Lalu pada 26 Maret 2013, tim COP dan FNPF (Friend of National Park Foundation) menemukan dua tengkorak orangutan di area PT BLP, Kecamatan Kumai, Kotawaringin barat. 28 Agustus 2013, tim COP menemukan mayat orangutan di PT MBM, Kecamatan Manuhing Raya, Gunung Mas. Ketika tim dari COP datang kembali ke lokasi mayat orangutan tersebut bersama tim SPORC, mayatnya sudah hilang. Kasusnya tak berlanjut. Pada, 1 Maret 2013, ditemukan kuburan anak orangutan di area PT KHS, Tumbang Talaken, Gunung Mas. Kasusnya pun tak berlanjut.
“Di 2014, tepatnya 4 Desember, orangutan jantan liar dibawa staf PT SISK Kotawaringin Timur ke BOS Nyaru Menteng dalam keadaan sekarat. Luka parah dan lemah. Tulang lengan dan kaki keluar menembus kulit karena patah. Terdapat 40 peluru senapan angin di tubuhnya. Orangutan ini, hanya bertahan satu hari kemudian mati. Kasusnya tidak berlanjut,” terangnya.

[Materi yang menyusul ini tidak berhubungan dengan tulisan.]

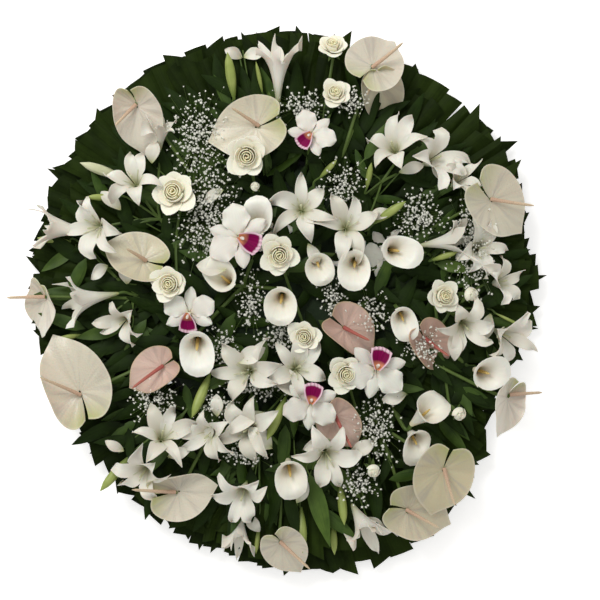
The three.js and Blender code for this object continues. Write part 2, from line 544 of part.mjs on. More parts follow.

Lalu di 2015, juga terdapat beberapa kasus. Tanggal 16 September, ditemukan empat bangkai orangutan di area konsesi PT WSSSL 2, Desa Tanjung Hanau, Seruyan. Ramadhani mengatakan, saat ditemukan, kondisinya berbeda-beda.
“Di titik pertama dan kedua, dua bangkai orangutan tinggal tengkorak dan tulang belulang. Lalu di titik ketiga, orangutan masih utuh dengan keadaan dibungkus terpal biru. Sedangkan bangkai orangutan di titik keempat, tinggal bulu dan tulang. Kasus ini pun tidak berlanjut,” katanya.
Di tahun yang sama, pada bulan November, ditemukan sejumlah tengkorak orangutan yang sudah menghitam di bantaran Sungai Mangkutub, Kapuas. Masih di lokasi yang sama, pada 16 Januari 2016, juga ditemukan mayat orangutan yang mengapung di sungai tersebut. Kasus ini juga tak berlanjut. Kasus selanjutnya terjadi 28 Januari 2017. Satu orangutan dewasa di PT SP. di Desa Tumbang Paroh, Kabupaten Kapuas, dimasak dan dimakan. Kasus ini berlanjut dengan ditetapkannya dua orang sebagai terdakwa.
Kasus penembakan orangutan dengan senapan angin yang terjadi di Kalteng, sepanjang 2004 hingga 2016, total ada 29 kasus.